__Given instruction__:
Copy exactly the lines from the start of the data below through the one that carries "return block.part", and only those.

__Supplied material__:
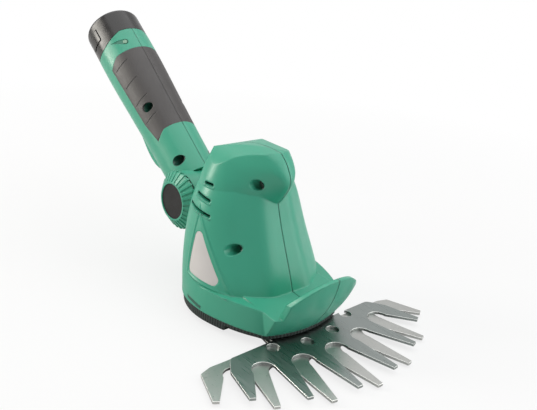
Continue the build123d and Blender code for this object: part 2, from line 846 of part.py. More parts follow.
# Handle
def handle_form(inset, start):
    """Handle turned about its axis, moved inwards by inset, from start outwards."""
    with BuildPart() as form:
        with BuildSketch(handle_side):
            with BuildLine():
                neck = (neck_radius - inset, neck_start)
                collar = (collar_radius - inset, collar_start)
                Spline(neck, (palm_radius - inset, palm_at), collar, tangents=[(0, 1), (0, 1)])
                Polyline(collar, (collar[0], battery_end), (0, battery_end), (0, neck_start), neck)
            make_face()
        revolve(axis=Axis(hinge_point, handle_out))
        if start > neck_start:
            with BuildSketch(handle_cross):
                Circle(far)
            extrude(amount=start, mode=Mode.SUBTRACT)
    return form.part


def handle_bar(length_start, length_end, low, high, half):
    """Block in the handle's frame: two places along it, two heights, and half its width."""
    with BuildPart() as block:
        with BuildSketch(handle_cross.offset(length_start)):
            with Locations(((low + high) / 2, 0)):
                Rectangle(high - low, 2 * half)
        extrude(amount=length_end - length_start)
    return block.part


def handle_rod(radius, start, end, height=0.0, side=0.0):
    """Round bar along the handle."""
    with BuildPart() as rod:
        with BuildSketch(handle_cross.offset(start)):
            with Locations((height, side)):
                Circle(radius)
        extrude(amount=end - start)
    return rod.part


def beyond_collar(gap):
    """Space beyond the handle's scalloped end, drawn back by gap."""
    scallop_radius = (scallop_half ** 2 + collar_scallop ** 2) / (2 * collar_scallop)
    with BuildPart() as space:
        with BuildSketch(handle_side):
            with Locations((0, collar_end - collar_scallop + scallop_radius)):
                Circle(scallop_radius - gap)
            with Locations((0, collar_end + gap)):
                Rectangle(2 * far, far, align=(Align.CENTER, Align.MIN))
        extrude(amount=far, both=True)
    return space.part


def grip_space():
    """Side outline of the rubber grip, through the whole handle."""
    with BuildPart() as space:
        with BuildSketch(handle_side):
            Polygon(*grip_outline, align=None)
        extrude(amount=far, both=True)
    return space.part


def lamp_rod(radius, low):
    """Round rod at the lamp, square to the handle's surface, from a distance off its axis."""
    lamp_angle_rad = radians(lamp_angle)
    lamp_frame = handle_cross.offset(lamp_at)
    outwards = lamp_frame.x_dir * cos(lamp_angle_rad) - lamp_frame.y_dir * sin(lamp_angle_rad)
    with BuildPart() as rod:
        with BuildSketch(Plane(origin=lamp_frame.origin + outwards * low, z_dir=outwards)):
            Circle(radius)
        extrude(amount=collar_radius + lamp_proud - low)
    return rod.part


slot_half = trigger_half + face_gap
handle_outside = handle_form(0, neck_start)
grip_skin = (handle_outside - handle_form(grip_thick, neck_start)) & grip_space()
handle_bosses = columns(handle_side, handle_screw_spots, screw_boss_radius) & handle_outside
pin_boss = columns(handle_side, [(-trigger_pivot_depth, trigger_pivot_at, 0)], trigger_boss_radius) & handle_outside
switch_low = switch_centre - switch_height / 2
switch_high = switch_centre + switch_height / 2
switch_end = switch_at + switch_length
with BuildPart() as handle:
    add(handle_outside)
    add(about_hinge(ear_radius, -ear_outer, ear_outer))
    add(handle_form(handle_wall, handle_web_end), mode=Mode.SUBTRACT)
    add(handle_rod(battery_plug_radius + face_gap, contact_at, battery_end), mode=Mode.SUBTRACT)
    add(handle_bosses)
    add(pin_boss)
    for web in (switch_at, switch_end - switch_web):
        add(handle_bar(web, web + switch_web, switch_low, switch_high, far) & handle_outside)
    add(handle_bar(switch_at, switch_end, switch_low, switch_high, switch_width / 2 + running_gap),
        mode=Mode.SUBTRACT)
    add(handle_bar(trigger_start - face_gap, trigger_end + face_gap, -far, trigger_roof, slot_half),
        mode=Mode.SUBTRACT)
    add(about_hinge(ear_radius + face_gap, -tongue_half - face_gap, tongue_half + face_gap), mode=Mode.SUBTRACT)
    add(about_hinge(hinge_bolt_radius, -ear_outer, ear_outer), mode=Mode.SUBTRACT)
    add(screw_holes(handle_side, handle_screw_spots, handle_screw_reach), mode=Mode.SUBTRACT)
    with BuildSketch(handle_side):
        with Locations((-trigger_pivot_depth, trigger_pivot_at)):
            Circle(trigger_pin_radius)
    extrude(amount=trigger_pin_half, both=True, mode=Mode.SUBTRACT)
    add(grip_skin, mode=Mode.SUBTRACT)
    add(beyond_collar(0), mode=Mode.SUBTRACT)
    add(lamp_rod(lamp_radius, lamp_low), mode=Mode.SUBTRACT)

with BuildPart() as handle_right:
    add(handle.part)
    split(bisect_by=Plane.XZ, keep=Keep.TOP)
save(handle_right, "handle_right")
with BuildPart() as handle_left:
    add(handle.part)
    split(bisect_by=Plane.XZ, keep=Keep.BOTTOM)
save(handle_left, "handle_left")

with BuildPart() as grip:
    add(grip_skin)
    add(columns(handle_side, handle_screw_spots, screw_head_radius), mode=Mode.SUBTRACT)
with BuildPart() as grip_right:
    add(grip.part)
    split(bisect_by=Plane.XZ, keep=Keep.TOP)
save(grip_right, "grip_right")
with BuildPart() as grip_left:
    add(grip.part)
    split(bisect_by=Plane.XZ, keep=Keep.BOTTOM)
save(grip_left, "grip_left")

with BuildPart() as handle_screws:
    add(screw_set(handle_side, handle_screw_spots, handle_screw_reach))
save(handle_screws, "handle_screws")

# Tilt joint hardware: bolt, clamp knob with its cap, bush and far cap
knob_near = ear_outer + bush_thick + face_gap
knob_face = knob_near + knob_thick
with BuildPart() as hinge_bolt:
    add(about_hinge(hinge_bolt_radius, -ear_outer, knob_face - knob_cap_thick - knob_cap_sink - face_gap))
    add(about_hinge(hinge_bolt_head_radius, -ear_outer - far_cap_thick / 2, -ear_outer))
save(hinge_bolt, "hinge_bolt")

with BuildPart() as far_cap:
    add(about_hinge(far_cap_radius, -ear_outer - far_cap_thick, -ear_outer))
    fillet(far_cap.faces().sort_by(Axis.Y)[-1].edges(), far_cap_thick / 3)
    add(about_hinge(hinge_bolt_head_radius + running_gap, -ear_outer - far_cap_thick / 2, -ear_outer),
        mode=Mode.SUBTRACT)
save(far_cap, "far_cap")

with BuildPart() as hinge_bush:
    add(about_hinge(bush_radius, ear_outer, ear_outer + bush_thick))
    add(about_hinge(hinge_bolt_radius, ear_outer, ear_outer + bush_thick), mode=Mode.SUBTRACT)
save(hinge_bush, "hinge_bush")


def knob_cone(drop):
    """Knob's rim and cone, drop lower than its ribs."""
    cone_height = knob_thick - knob_rim_thick
    with BuildPart() as cone:
        add(about_hinge(knob_radius - drop, knob_near, knob_near + knob_rim_thick))
        with BuildSketch(hinge_plane.offset(knob_near + knob_rim_thick)):
            Circle(knob_radius - drop)
        extrude(amount=cone_height, taper=degrees(atan2(knob_radius - knob_crown_radius, cone_height)))
    return cone.part


with BuildPart() as rib_pattern:
    with BuildSketch(hinge_plane):
        with PolarLocations((knob_radius + knob_crown_radius) / 2, knob_rib_count):
            Rectangle(knob_radius - knob_crown_radius + 2, knob_rib_width)
        Circle(knob_crown_radius)
    extrude(amount=far)
with BuildPart() as clamp_knob:
    add(knob_cone(knob_rib_height))
    add(knob_cone(0) & rib_pattern.part)
    add(about_hinge(knob_cap_radius, knob_face - knob_cap_thick - knob_cap_sink, knob_face), mode=Mode.SUBTRACT)
    add(about_hinge(hinge_bolt_radius + running_gap, knob_near, knob_face), mode=Mode.SUBTRACT)
save(clamp_knob, "clamp_knob")

with BuildPart() as knob_cap:
    add(about_hinge(knob_cap_radius, knob_face - knob_cap_thick - knob_cap_sink, knob_face - knob_cap_sink))
save(knob_cap, "knob_cap")

# Trigger, its pin, and the switch it presses
with BuildPart() as trigger:
    with BuildSketch(handle_side):
        with BuildLine():
            Polyline((trigger_back, trigger_start), (trigger_back, trigger_end), (-trigger_edge, trigger_end))
            Spline((-trigger_edge, trigger_end), (-palm_radius - trigger_proud, (trigger_start + trigger_end) / 2),
                   (-neck_radius - trigger_proud, trigger_start + trigger_proud), (-trigger_edge, trigger_start))
            Line((-trigger_edge, trigger_start), (trigger_back, trigger_start))
        make_face()
        with Locations((-trigger_pivot_depth, trigger_pivot_at)):
            Circle(trigger_pin_radius + running_gap, mode=Mode.SUBTRACT)
    extrude(amount=trigger_half, both=True)
save(trigger, "trigger")

with BuildPart() as trigger_pin:
    with BuildSketch(handle_side):
        with Locations((-trigger_pivot_depth, trigger_pivot_at)):
            Circle(trigger_pin_radius)
    extrude(amount=trigger_pin_half, both=True)
save(trigger_pin, "trigger_pin")

with BuildPart() as switch_body:
    add(handle_bar(switch_at, switch_end, switch_low, switch_high, switch_width / 2))
    with BuildSketch(handle_side):
        with Locations((switch_low, switch_mid)):
            Rectangle(2 * switch_stroke, 2 * (plunger_radius + running_gap), align=(Align.MIN, Align.CENTER))
    extrude(amount=plunger_radius + running_gap, both=True, mode=Mode.SUBTRACT)
save(switch_body, "switch_body")

with BuildPart() as switch_plunger:
    with BuildSketch(Plane(origin=handle_side.from_local_coords((trigger_back + plunger_gap, switch_mid, 0)),
                           z_dir=handle_up)):
        Circle(plunger_radius)
    extrude(amount=switch_low + switch_stroke - trigger_back - plunger_gap)
    fillet(switch_plunger.faces().sort_by(Axis.Z)[0].edges(), plunger_radius * 0.6)
save(switch_plunger, "switch_plunger")

# Contacts between handle and battery
contact_spots = [(0, contact_spacing), (0, -contact_spacing)]
with BuildPart() as contact_block:
    add(handle_rod(battery_plug_radius, contact_at - contact_block_thick, contact_at))
    add(handle_bar(contact_at - contact_block_thick, contact_at, -far, trigger_roof + face_gap, far),
        mode=Mode.SUBTRACT)
    for height, side in contact_spots:
        add(handle_rod(contact_radius, contact_at, battery_plug_start - contact_thick - face_gap, height, side))
save(contact_block, "contact_block")

with BuildPart() as battery_contacts:
    for height, side in contact_spots:
        add(handle_rod(2 * contact_radius, battery_plug_start - contact_thick, battery_plug_start, height, side))
save(battery_contacts, "battery_contacts")

# Lamp in the collar
with BuildPart() as lamp_lens:
    add(lamp_rod(lamp_radius - running_gap, lamp_low))
    fillet(lamp_lens.faces().sort_by(Axis.Z)[-1].edges(), lamp_proud)
save(lamp_lens, "lamp_lens")

# Battery: case with its plug, three cells, and two latch buttons that slide sideways
with BuildPart() as battery_case:
    add(handle_rod(battery_radius, collar_end - 2 * collar_scallop, battery_end))
    fillet(battery_case.faces().sort_by(Axis.X)[0].edges(), battery_edge_round)
    add(beyond_collar(face_gap), mode=Mode.INTERSECT)
    add(handle_rod(battery_plug_radius, battery_plug_start, collar_end))
    add(handle_rod(battery_plug_radius - battery_shell, battery_plug_start + battery_shell,
                   battery_end - 2 * battery_shell), mode=Mode.SUBTRACT)
    for side in (1, -1):
        with BuildSketch(handle_side.offset(side * latch_floor)):
            with Locations((0, latch_at)):
                Rectangle(latch_width + 2 * face_gap, latch_length + 2 * face_gap)
        extrude(amount=side * far, mode=Mode.SUBTRACT)
save(battery_case, "battery_case")

cell_ring = 2 * cell_radius / sqrt(3)
with BuildPart() as battery_cells:
    with BuildSketch(handle_cross.offset(cell_start)):
        with PolarLocations(cell_ring, 3):
            Circle(cell_radius - running_gap)
    extrude(amount=cell_length)
save(battery_cells, "battery_cells")

with BuildPart() as latch_pair:
    add(handle_rod(battery_radius + latch_proud, latch_at - latch_length / 2, latch_at + latch_length / 2))
    with BuildSketch(handle_side):
        with Locations((0, latch_at)):
            Rectangle(latch_width, latch_length)
    extrude(amount=far, both=True, mode=Mode.INTERSECT)
    with BuildSketch(handle_side):
        with Locations((0, latch_at)):
            Rectangle(2 * latch_width, 2 * latch_length)
    extrude(amount=latch_floor + latch_travel + face_gap, both=True, mode=Mode.SUBTRACT)
with BuildPart() as latch_right:
    add(latch_pair.part)
    split(bisect_by=Plane.XZ, keep=Keep.TOP)
save(latch_right, "latch_right")
with BuildPart() as latch_left:
    add(latch_pair.part)
    split(bisect_by=Plane.XZ, keep=Keep.BOTTOM)
save(latch_left, "latch_left")
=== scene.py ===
"""Cordless grass shears in a soft studio: materials, camera and light."""
from math import cos, radians, sin, sqrt

import bpy
from mathutils import Matrix, Vector

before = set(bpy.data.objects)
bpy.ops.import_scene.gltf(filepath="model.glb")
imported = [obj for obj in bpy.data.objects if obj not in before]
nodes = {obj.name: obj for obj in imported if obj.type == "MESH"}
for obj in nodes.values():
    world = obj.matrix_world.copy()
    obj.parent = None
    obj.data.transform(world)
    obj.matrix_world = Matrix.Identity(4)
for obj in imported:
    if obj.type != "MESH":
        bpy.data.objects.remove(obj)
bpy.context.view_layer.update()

MM = 0.001


# Colours
def linear(hex_colour):
    """Scene colour of an sRGB hex code."""
    parts = [int(hex_colour[i:i + 2], 16) / 255 for i in (0, 2, 4)]
    return [p / 12.92 if p <= 0.04045 else ((p + 0.055) / 1.055) ** 2.4 for p in parts]


def shaded(colour, factor):
    """Colour made lighter or darker, with full alpha."""
    return [min(1.0, c * factor) for c in colour] + [1.0]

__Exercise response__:
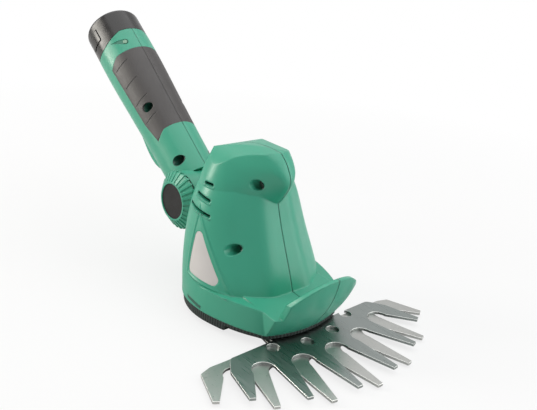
Continue the build123d and Blender code for this object: part 2, from line 846 of part.py. More parts follow.
# Handle
def handle_form(inset, start):
    """Handle turned about its axis, moved inwards by inset, from start outwards."""
    with BuildPart() as form:
        with BuildSketch(handle_side):
            with BuildLine():
                neck = (neck_radius - inset, neck_start)
                collar = (collar_radius - inset, collar_start)
                Spline(neck, (palm_radius - inset, palm_at), collar, tangents=[(0, 1), (0, 1)])
                Polyline(collar, (collar[0], battery_end), (0, battery_end), (0, neck_start), neck)
            make_face()
        revolve(axis=Axis(hinge_point, handle_out))
        if start > neck_start:
            with BuildSketch(handle_cross):
                Circle(far)
            extrude(amount=start, mode=Mode.SUBTRACT)
    return form.part


def handle_bar(length_start, length_end, low, high, half):
    """Block in the handle's frame: two places along it, two heights, and half its width."""
    with BuildPart() as block:
        with BuildSketch(handle_cross.offset(length_start)):
            with Locations(((low + high) / 2, 0)):
                Rectangle(high - low, 2 * half)
        extrude(amount=length_end - length_start)
    return block.part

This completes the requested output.